Recession or no recession, companies are hiring to train a new group of managers to replace those who are going to be gone in two, three or five years. This is the reason, Koc says, why college students are "the only employment sector that's doing well."

"We're talking a real seller's market," says Koc. "It's a great time to be graduating."

AND AN ENTERTAINING ONE. Just as, for this generation, a birthday party could never be just a birthday party -- there always had to be a moon bounce, a magician, a reptile handler -- a recruiting event can no longer be just a recruiting event. Instead, it must be a competition or some other adrenaline-laced smackdown -- an extravaganza where students showcase their smarts and competitive instincts, and companies try to sell themselves, presenting their missions as unique, their workdays as exciting. Their techniques combine the pleasures of reality television, game shows, spa treatments and cocktail parties.

Last year, L'Oreal brought a group of MBA students from about 20 schools, including Duke University and the University of Florida, to New York for dinners and wine-tasting. The event culminated in an "Iron Chef" competition, where the students were required to cook together using an apple -- the Big Apple, get it? -- as one ingredient.

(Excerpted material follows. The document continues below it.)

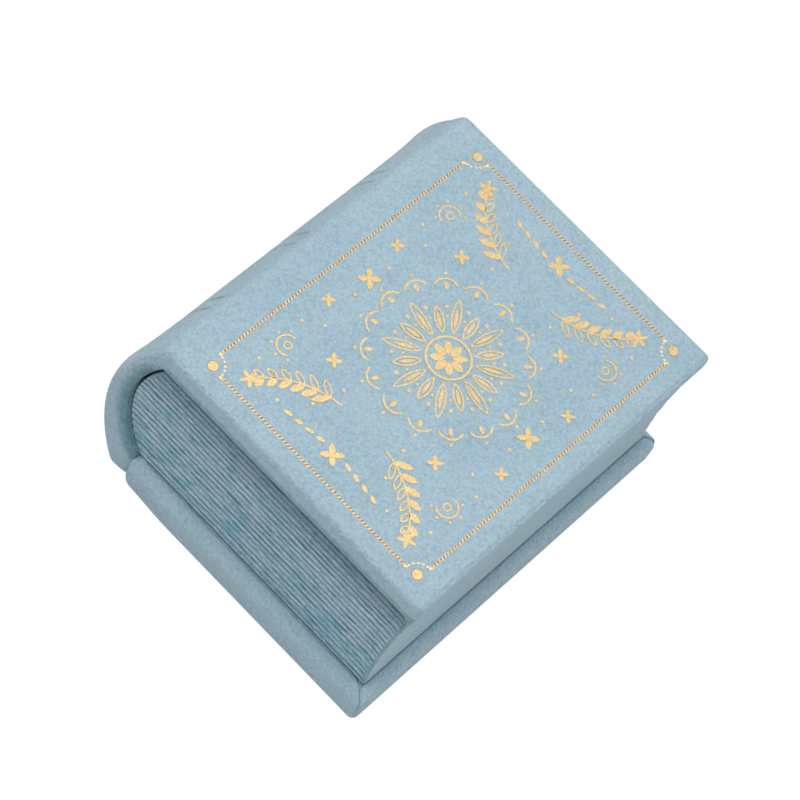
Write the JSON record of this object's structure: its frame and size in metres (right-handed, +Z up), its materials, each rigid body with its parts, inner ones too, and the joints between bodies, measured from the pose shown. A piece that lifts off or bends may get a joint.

Harrah's Entertainment, along with Jim Beam, Nationwide, Dell, Microsoft and other companies, invites business students from schools such as Northwestern and Ohio State universities to Las Vegas to play poker. The multiday schmoozefest shows off their ability to invest, bluff, lose, win and stay awake all night. This spring, Google invited UC Berkeley and Stanford students to the "Google Games," a day of puzzle-solving, Lego-building, sports and a trivia competition. It's all designed, according to Google spokesman Calum Docherty, to "familiarize students with Google and our corporate culture of collaboration and relishing challenges."

Just don't call it work!

Government agencies are also getting in on the game. Recently, the FBI went to Wilberforce University, a historically black college in Ohio, where the school's director of career services, Hardy Brown, had arranged for promising candidates to gather, along with agents and some administrators, for a coat-and-tie dinner. During the meal, the school's head of financial aid drank a glass of water and fell on the floor. Firecrackers, placed in a wastebasket in the hall, were set off, and in the confusion the cry went up that the aid officer had been killed.

"Everybody was in tears; the room is going crazy," Brown recalls. Then it was announced that what was really happening was a "mystery theater dinner," where students had to work in teams to solve the fictitious murder.

No one has dropped a group of recruits on a desert island yet, but that can't be far away.

The goal of all this is recruitment-related image enhancement. Employers, like consumer product purveyors, are using branding to distinguish themselves from one another. Some companies tutor high school students, especially girls and minorities -- groups that are underrepresented in sectors such as technology, engineering and accounting and thus particularly coveted -- to get their brand name out early and often. Others are teaming up with college career services offices, offering events where undergrads are taught how to network while holding a plate in one hand and a drink in the other. And rare is the employer who does not offer internships. For ambitious college and high school students, the white-collar office job has replaced ice cream scooping and camp counseling as the summer rite of passage.

And for those interns who are selected, employers do everything possible to make the summer special. "In previous generations, you could sort of take a summer intern for granted," says Tom Wilson, managing director and head of recruiting for Merrill Lynch. "They're the summer kid. Send them to get coffee; rough them up a little bit. Today we demand a lot of them, but we work very hard to make sure they have a very good experience, because if we don't give them a good experience, they will not come back."